= Paul Howley =

American comic book & collectibles store owner (born 1955)

Paul Howley (born 1955) is the founder and owner of the "That's Entertainment" comics and collectibles store in Worcester MA, established in 1980, and "Entertainment Publishing". In 1997 Howley and two other comic book store owners received the "Will Eisner Spirit of Comics Retailer Award," from San Diego Comic-Con. The award is intended to honor the best comic shops in the world.

Paul Howley (at left) and Rex Trailer pose for a photo at an event on 12/10/06.

 After he got married in 1973, Howley began buying and selling comic books for the first time at comic book conventions in Boston, and for the next three years continued to do business at conventions in Boston and New York. In 1976 he relocated to Tennessee to help open and manage a store for a comic book retailer, then shortly afterward went to work for another comic book retailer in Ohio, traveling around the country to comic book conventions. Eventually, the arduous convention travel schedule conflicted with Howley’s desire to settle down, and he opened That’s Entertainment in Worcester MA in 1980. In 1992, he moved his store to Park Avenue, where it is currently operated. Howley also has a smaller location in Fitchburg MA.

Howley credits his wife for initially encouraging the rebirth of his childhood passion for comics (which had begun at age five), and for supporting his subsequent career path. "My wife was important," Howley said, "mostly because she trusted me to take the risks necessary to open a store."

Howley published officially licensed The Man From U.N.C.L.E. comic books in 1987 and 1988, under the name "Entertainment Publishing". Howley also published the first and several subsequent issues of Mark Marderosian's Delta Tenn comic book series (1987–88), as well as Insect Man‘s 25th Anniversary Special in 1991.
 Howley's Insect Man had been around since 1965 as a photocopied amateur press offering.
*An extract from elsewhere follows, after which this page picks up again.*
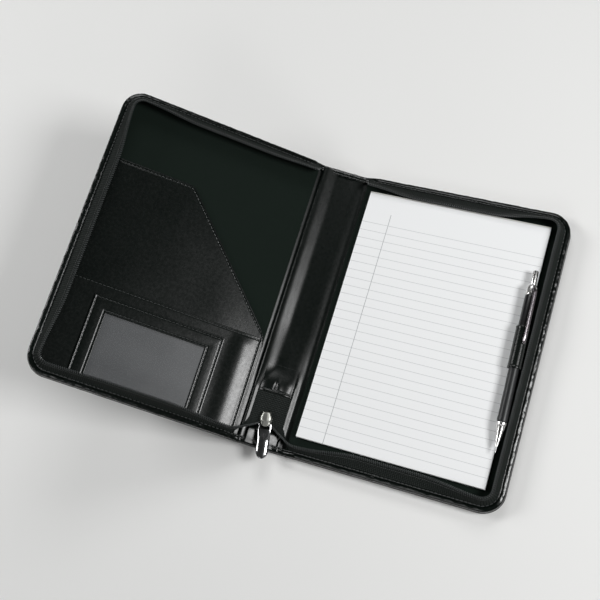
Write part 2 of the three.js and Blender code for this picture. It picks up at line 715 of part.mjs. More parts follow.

This first nationally distributed and professionally printed issue marked the character’s 25th anniversary, and included art by Rick Veitch and Kevin Eastman. In 2016 Howley published another standard-sized issue for the 50th anniversary of Insect Man. The comic featured a cover Gene Colan had penciled several years before his death; the cover was inked by Tom Palmer in the year prior to the issue's publication.

With Brian Paquette, he co-authored The Toys from U.N.C.L.E., an authoritative price and identification guide for The Man from U.N.C.L.E. toys. Howley, Paquette and Marderosian also produced a set of Classic Toys Trading Cards.